ABSTRACT

Scientists agree on the need tor robust public health safeguards to accompany the imminent introduction of xenotransplantation—clinical transplantation of animal tissues into humans. To protect society in the event of emerging infectious diseases, governments must devise a legally effective means of ensuring compliance with such safeguards.

Neither consent law, the law of contracts, nor existing public health legislation can adequately enforce such compliance. Consent law serves as a mechanism of communicating the momentary waiver of legal rights, not as a durable enforcement doctrine. Because it would be essential for recipients personally to comply with public safety measures, the law of contracts would also be unable to compel compliance. Existing public health legislation would also likely be ineffective because it would need to be substantially amended to incorporate the heightened powers necessary for the periodic examination of asymptomatic xenotransplant recipients.

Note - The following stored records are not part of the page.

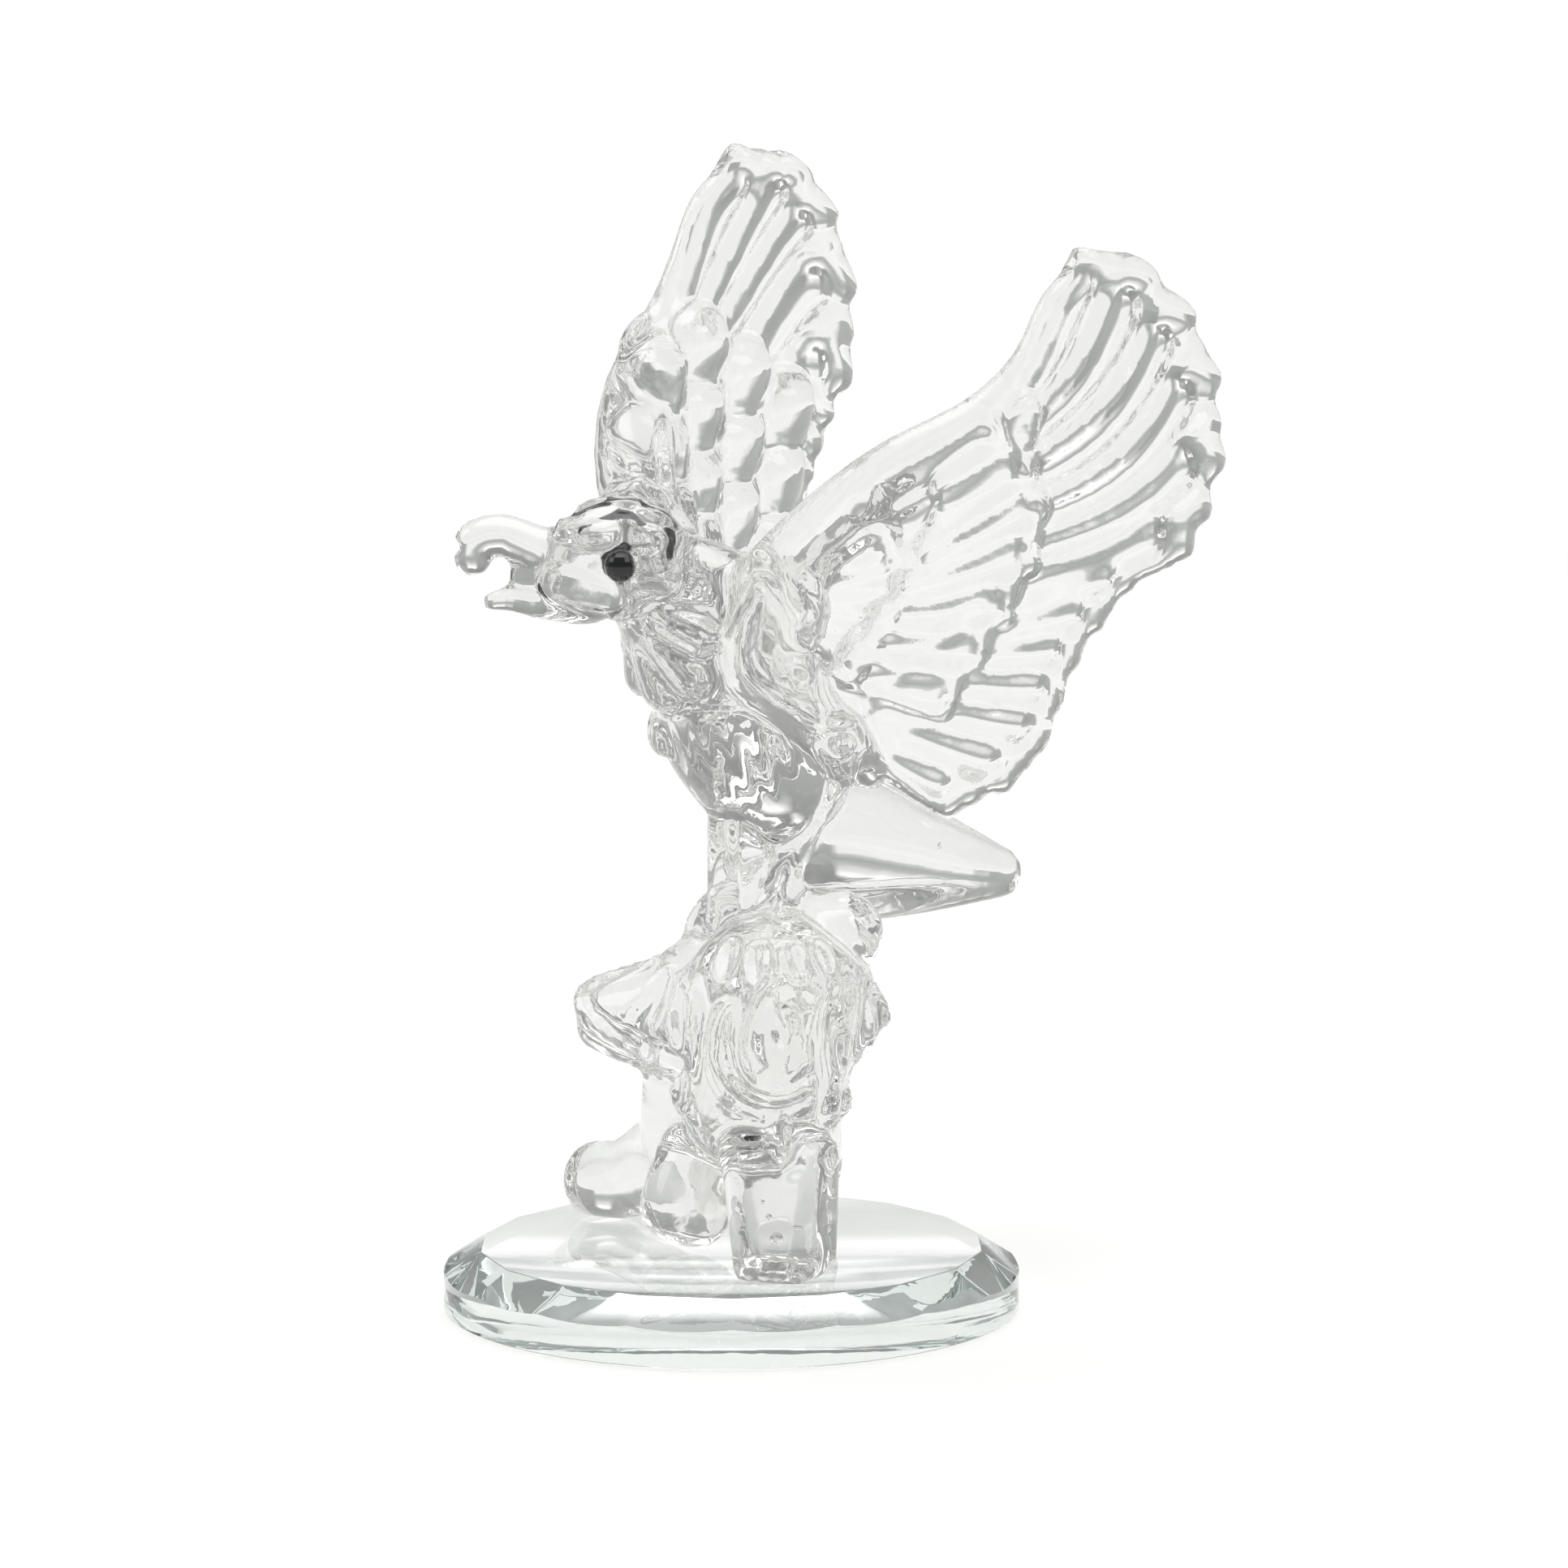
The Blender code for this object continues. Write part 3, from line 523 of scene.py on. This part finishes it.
class Wing:
    """A wing drawn flat, out from its root and up, and rolled along a plan curve that leans back."""

    def __init__(self, side, root, plan, lean, roll, arm, girth, primaries, trailing):
        self.root = figure(*root)
        self.side = side
        self.arm = arm
        self.girth = girth
        self.primaries = primaries
        self.trailing = trailing
        turn = Matrix.Rotation(math.radians(roll), 3, "Y")
        lean = math.radians(lean)
        self.sideways = turn @ Vector((side, 0, 0))
        self.backward = turn @ Vector((0, math.cos(lean), math.sin(lean)))
        self.upward = turn @ Vector((0, -math.sin(lean), math.cos(lean)))
        middle, end = (Vector(p) for p in plan)
        steps = 60
        shares = [i / steps for i in range(steps + 1)]
        self.line = [middle * (2 * s * (1 - s)) + end * (s * s) for s in shares]
        self.lengths = [0.0]
        for a, b in zip(self.line, self.line[1:]):
            self.lengths.append(self.lengths[-1] + (b - a).length)

    def on_plan(self, out):
        """The plan point and its direction at a distance out from the root, straight on past the ends."""
        k = 0
        while k < len(self.line) - 2 and self.lengths[k + 1] < out:
            k += 1
        direction = (self.line[k + 1] - self.line[k]).normalized()
        return self.line[k] + direction * (out - self.lengths[k]), direction

    def point(self, out, up, proud=0.0):
        """A place of the flat pattern, in metres. Proud is its distance from the blade to the outer face."""
        plan, direction = self.on_plan(out)
        plan = plan + Vector((direction.y, -direction.x)) * proud
        return self.root + (self.sideways * plan.x + self.backward * plan.y + self.upward * up) * UNIT

    def normal(self, out):
        """The direction that the outer face looks in."""
        direction = self.on_plan(out)[1]
        return self.sideways * direction.y - self.backward * direction.x

    def add_feather(self, shape, start, end, half_sizes, proud=(0.0, 0.0)):
        """Adds a straight feather from its root to its tip. Proud is given for both."""
        start, end = Vector(start), Vector(end)
        spine = [start, (start + end) / 2, end]

        def centre(t):
            out, up = along(spine, t)
            return self.point(out, up, proud[0] + (proud[1] - proud[0]) * t)

        shape.add_lobe(
            centre,
            lambda t: tuple(along(half_sizes, t) * UNIT),
            lambda t: self.normal(along(spine, t)[0]),
        )


BLADE_ROUNDNESS = 0.45
BLADE_OVERLAP = 1.12
FLUTE_WIDTH = 1.2
FLUTE_TILT = 8
FLUTE_RADIUS = 2.24  # so that a hollow of this width is as wide as its feather at the surface


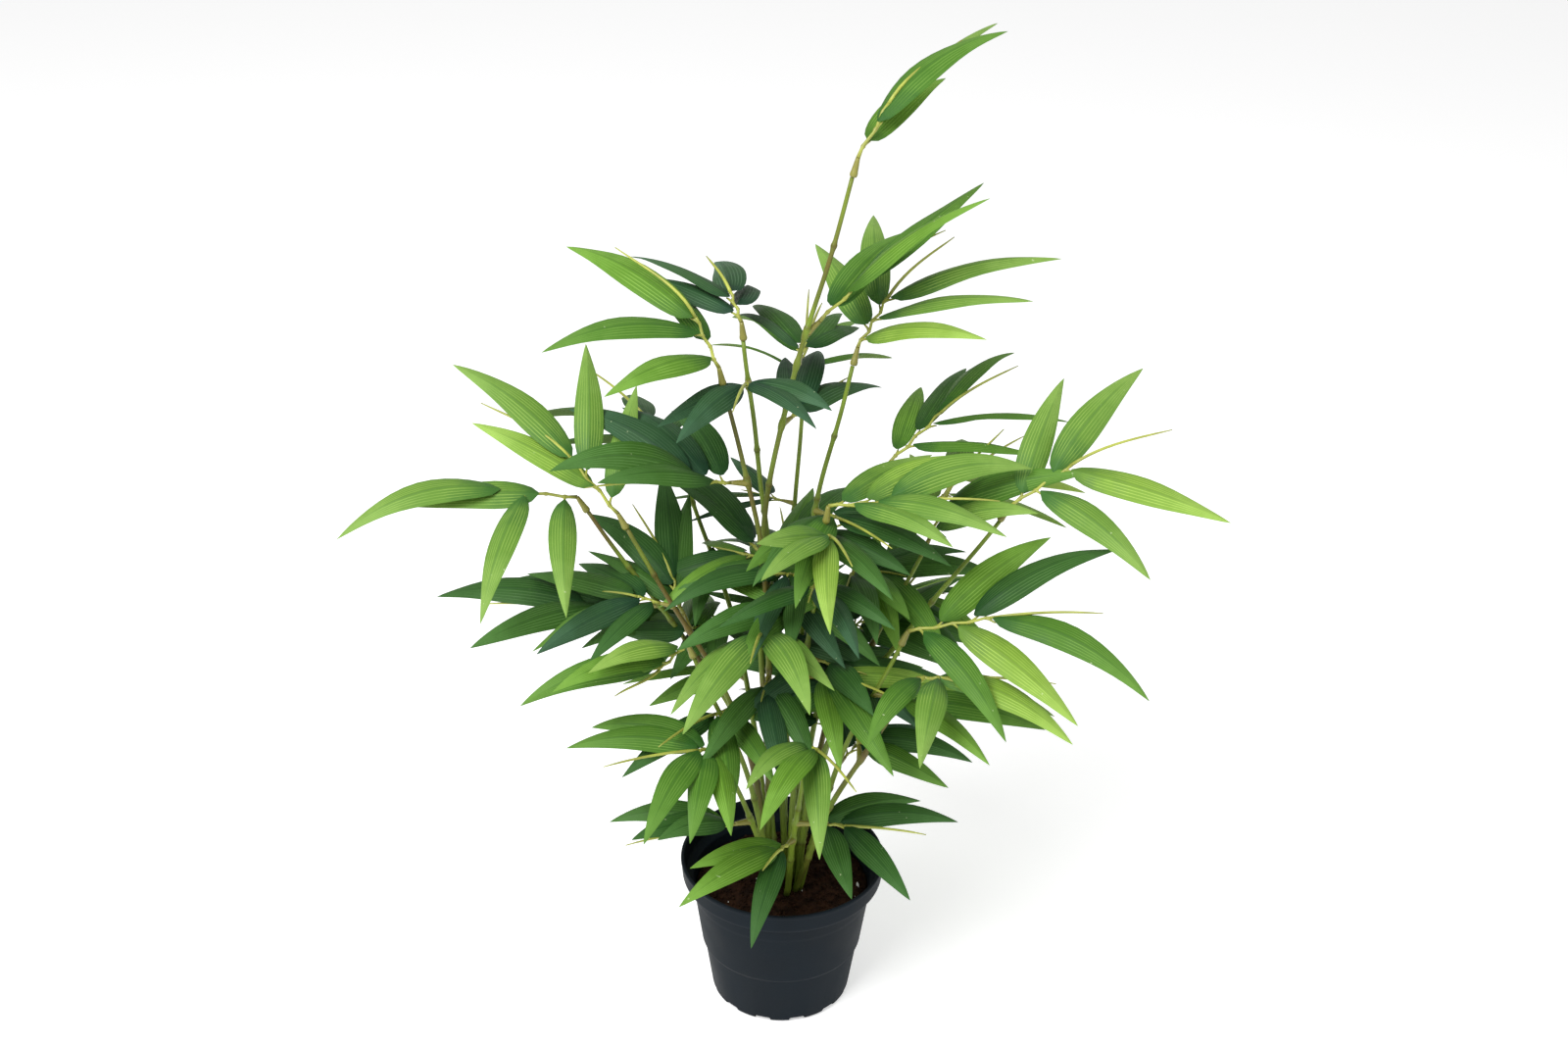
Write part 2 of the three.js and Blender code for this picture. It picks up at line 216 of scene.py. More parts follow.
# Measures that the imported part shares.
POT_FLOOR_MM = 7
SOIL_LEVEL_MM = 82
GAP_MM = 0.35  # clearance between neighbouring pieces
COLLAR_MM = 11
NECK_MM = 1.5  # slope from the collar down to the stalk
SPIKE_MM = 62
SPIKE_RISE = 0.5  # rise of the end spike, as a share of its stalk's
LEAF_ARCH = 0.085  # droop of a level leaf, as a share of its length
LEAF_TURN_OUT = 0.7  # how much a leaf's face turns to the front or the back
LEAF_WOBBLE = 0.35  # chance turn of a leaf's face
BACK_STARTS_MM = 15  # leaves behind this depth begin to turn to the back
BACK_ENDS_MM = 95
LEVEL_STARTS_MM = 400  # leaves above this height begin to lie level
LEVEL_ENDS_MM = 470
FAN_CLOSING = 0.5  # how far a fan has closed at its last leaf
FAN_SHORTEST = 0.82  # a fan's first leaf, as a share of its last one's length

# Canes at the outside of the crown, which carry no filler twigs.
OUTER_CANES = ("tall", "left_far", "right_far", "left_front", "right_front", "left_low", "front_low")
FILLER_SEED = 5000  # chance values of the filler twigs start here, past those of the table
GOLDEN_TURN = 137.5  # degrees from one filler twig to the next
STEEP = 0.8  # a limb that rises more than this share of its length is upright
LEAF_STRIPES = 5.5  # pale stripes on each half of a leaf
WEAVE_SCALE = 2600


# ------------------------------------------------------------------ sizes and colours


def distance(name, description, default_mm):
    """A setting that holds a distance."""
    return bpy.props.FloatProperty(
        name=name, description=description, default=default_mm * MM,
        subtype="DISTANCE", unit="LENGTH")


def tint(name, description, *default):
    """A setting that holds a colour, whose default is given as 0 to 255 on a screen."""
    return bpy.props.FloatVectorProperty(
        name=name, description=description, size=3, subtype="COLOR",
        default=srgb(*default), min=0, max=1)


class PotSettings(bpy.types.PropertyGroup):
    """Sizes and colour of the nursery pot."""

    wall: distance("Wall", "Thickness of the moulded wall", 1.6)
    rim_band: distance("Rim Band", "Height of the thick band at the mouth", 13.5)
    notches: bpy.props.IntProperty(
        name="Notches", description="Drainage notches round the foot", default=12)
    colour: tint("Plastic", "Colour of the pot's plastic", 20, 27, 33)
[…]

Xenotransplantation-specific legislation would be a legally effective means of enforcing public health safeguards since it could require conforming behaviors and could impose monetary fines on those recipients who, having benefited from life-saving intervention, fail to comply. This Article argues that legislation implementing a post-xenotransplantation surveillance system should withstand constitutional scrutiny because it would not be discriminatory and because, although it would violate fundamental rights of recipients, such violations would be justified under existing constitutional doctrines.